Take a few test shots and adjust your exposure up or down a 1/2 stop or 2, ensuring the moon has some detail. the most common mistake is a over exposed moon that looks like a lifeless glowing ball, with no detail or surface shadows. Most of all, get out and have some fun. Remember, photos are made, not taken.
Want a Challenge? Challenge yourself with a 50/50 Photowalk. Arm yourself with a fast 50mm lens, and commit to taking a picture every 50 feet. It’s a challenging exercise for a photowalk, and you’ll learn a lot. A fixed focal length lens will cause you think and frame shots differently. Being forced to take a picture every 50 feet opens your eyes to see detail and really simulates your creative juices. You’ll be surprised at the results. So get out there and shoot, and remember, pictures are made, not taken.
Photowalking has taken America by storm, and has become one of the fastest growing activities throughout the land. The introduction of the digital camera has brought photography to the masses, and made it affordable for everyone to enjoy. Digital cameras have literally changed the world. The digital camera has caused a revival with America’s love for photography.
Photowalking is the act of walking around with your camera and photographing your surroundings. The term photowalking, has recently become synonymously known as a social gathering of photographers, walking in predetermined locations and then sharing their imagery. Alone or with a group, the purpose is still the same and that is to go out and enjoy photography.
Photowalking is now photography’s hottest ticket! So let’s get started.
The lowly histogram is one of the least understood tools in digital photography, and quite possibly, one of the most useful. Virtually every digital camera, from the simplest point-and-shoot to the most sophisticated digital SLR has the ability to display a histogram. So let’s start off explaining exactly what a histogram is.The simple definition is this: a histogram is a visual representation of the light and dark elements in your photograph. It helps you instantly determine whether your photos are being correctly exposed.
How to Read a Histogram
A histogram display is usually set up so that dark pixels are on the left and light pixels are on the right. Peaks in the histogram show you whether the photo is predominantly dark, light or somewhere in the middle. For example, if your photo includes a lot of shadows and dark areas, the peak of the histogram will be on the left side of the chart. If your photo includes a lot of bright areas, the peak will be toward the right side. If your photo is fairly evenly balanced (then the histogram will look like a bell curve, with the peak somewhere in the middle.
Using a Histogram to Determine a Properly Exposed Photo
This first example shows you an image that is correctly exposed. Since the image is correctly exposed, the matching histogram is a bell curve, with the peak toward the middle.

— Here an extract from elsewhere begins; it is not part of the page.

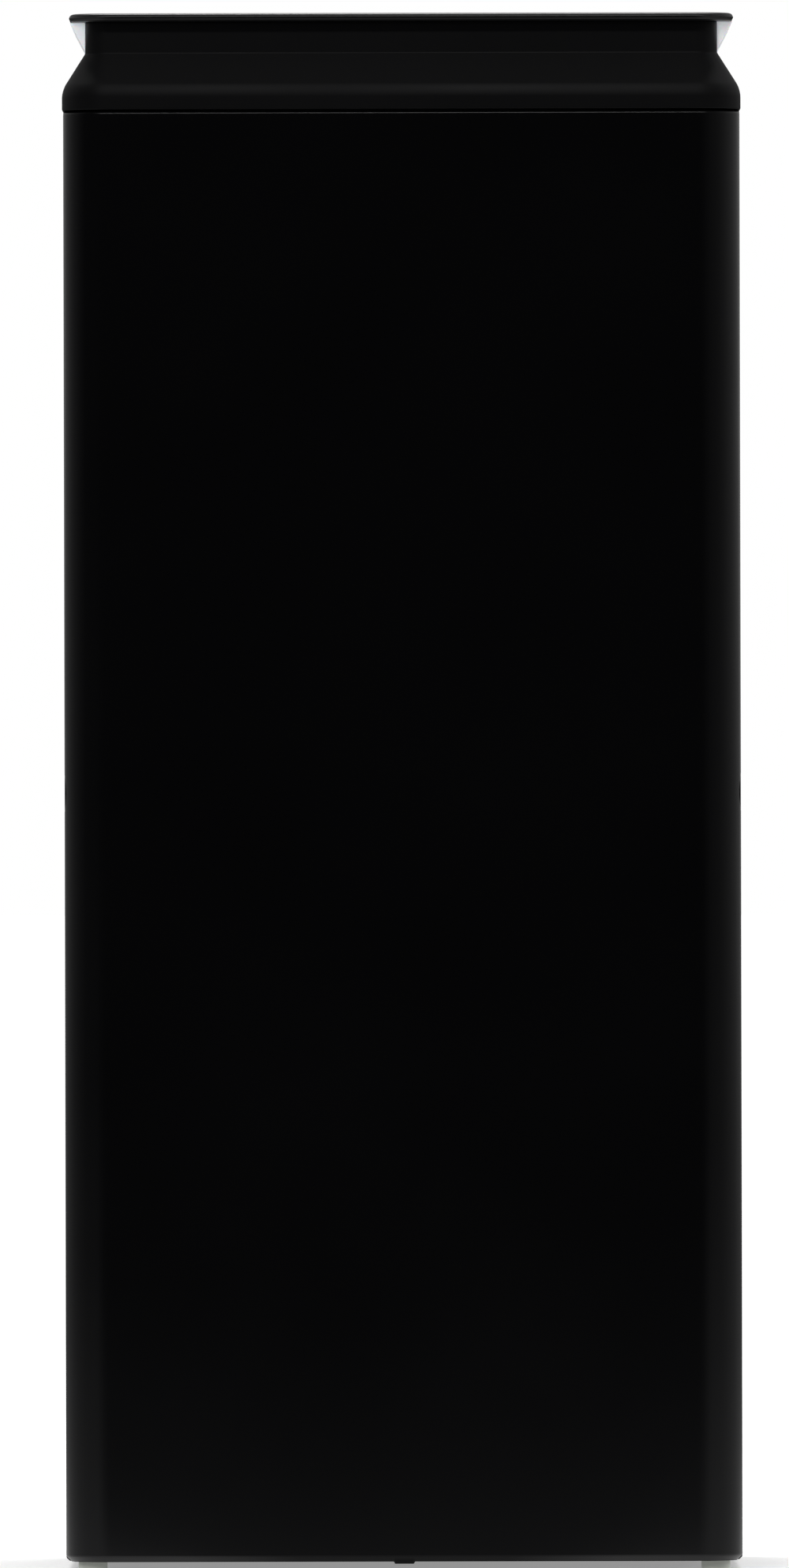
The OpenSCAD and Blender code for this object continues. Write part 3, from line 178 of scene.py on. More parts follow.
# %% [markdown]
# ## Floor
# The lens sees a matt pale floor that takes a soft shadow beside the purifier and glows up to the
# white of the room further off, so that no horizon shows. Reflections see a ring of lit floor round
# the purifier, except straight in front of it, where only a narrow strip is lit. The flat front
# then stays black to a lens at its own height, while from above the upright faces mirror the ring,
# and its soft fall shades them from top to bottom.

# %% Floor
FLOOR_RADIUS = 60
FLOOR_NEAR, FLOOR_FAR = 0.30, 1.0           # glow beside the purifier, and where the floor is bare
RING = ((0.2, 0.55), (2.2, 0.04))           # distance from the middle, and glow in a mirror
STRIP = ((0.15, 0.22), (1.4, 0.01))         # the same straight in front of the purifier
FRONT_SECTOR = (0.94, 0.80)                 # cosines between which the strip gives way to the ring
floor_paint = bpy.data.materials.new("floor_paint")
floor_paint.use_nodes = True
tree = floor_paint.node_tree
away = add(tree, "ShaderNodeVectorMath", {0: add(tree, "ShaderNodeTexCoord").outputs["Object"]},
           operation="LENGTH").outputs["Value"]
lamp = add(tree, "ShaderNodeEmission", {"Strength": ramp(tree, away, 0.7, 4.0, FLOOR_NEAR, FLOOR_FAR)})
matt = add(tree, "ShaderNodeBsdfDiffuse", {"Color": (0.8, 0.8, 0.8, 1)})
seen = add(tree, "ShaderNodeAddShader", {0: matt.outputs[0], 1: lamp.outputs[0]})
ring, strip = (ramp(tree, away, near, far, bright, dark) for (near, bright), (far, dark) in (RING, STRIP))
ahead = add(tree, "ShaderNodeSeparateXYZ", {0: add(tree, "ShaderNodeVectorMath", {
    0: add(tree, "ShaderNodeTexCoord").outputs["Object"]}, operation="NORMALIZE").outputs[0]}).outputs["Y"]
to_ring = ramp(tree, ahead, *(-cosine for cosine in FRONT_SECTOR), 0.0, 1.0)
glow = add(tree, "ShaderNodeMix", {0: to_ring, 2: strip, 3: ring}).outputs[0]
ring_lamp = add(tree, "ShaderNodeEmission", {"Strength": glow})
by_ray(tree, seen.outputs[0], ring_lamp.outputs[0], tree.nodes["Material Output"])

disc = bmesh.new()
bmesh.ops.create_circle(disc, cap_ends=True, segments=96, radius=FLOOR_RADIUS)
floor = bpy.data.objects.new("floor", bpy.data.meshes.new("floor"))
disc.to_mesh(floor.data)
disc.free()
floor.data.materials.append(floor_paint)
bpy.context.scene.collection.objects.link(floor)
print("floor", 2 * FLOOR_RADIUS, "m across")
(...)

The trick from an exposure standpoint is making sure that the bulk of the histogram falls in between the two endpoints. If the bulk of the histogram is over to the left your photo is under-exposed, and if it’s too far over to the right your photo is probably over-exposed.
Now that you know how to read a histogram, you can set up your camera to show you a histogram every time you take a photo. So if your camera by default isn’t showing you a histogram when you preview a picture, it’s time to get out your camera manual and lookup on how to turn on your histogram display. Histograms provide access to quick, easy to read valuable information with every photo you take.
Now that your able to read a histogram, you’ll now be able to instantly tell when:
Your entire photo is over-exposed.
Your entire photo is under-exposed.
Your photo is clipping Highlights or Shadows.
You can use this information to make adjustments to your camera settings in the field, so that you get a perfect exposure every time you take a photo. After all, nobody wants to take that once in a lifetime photo, only to find out that it’s underexposed and unusable when you get home on the computer.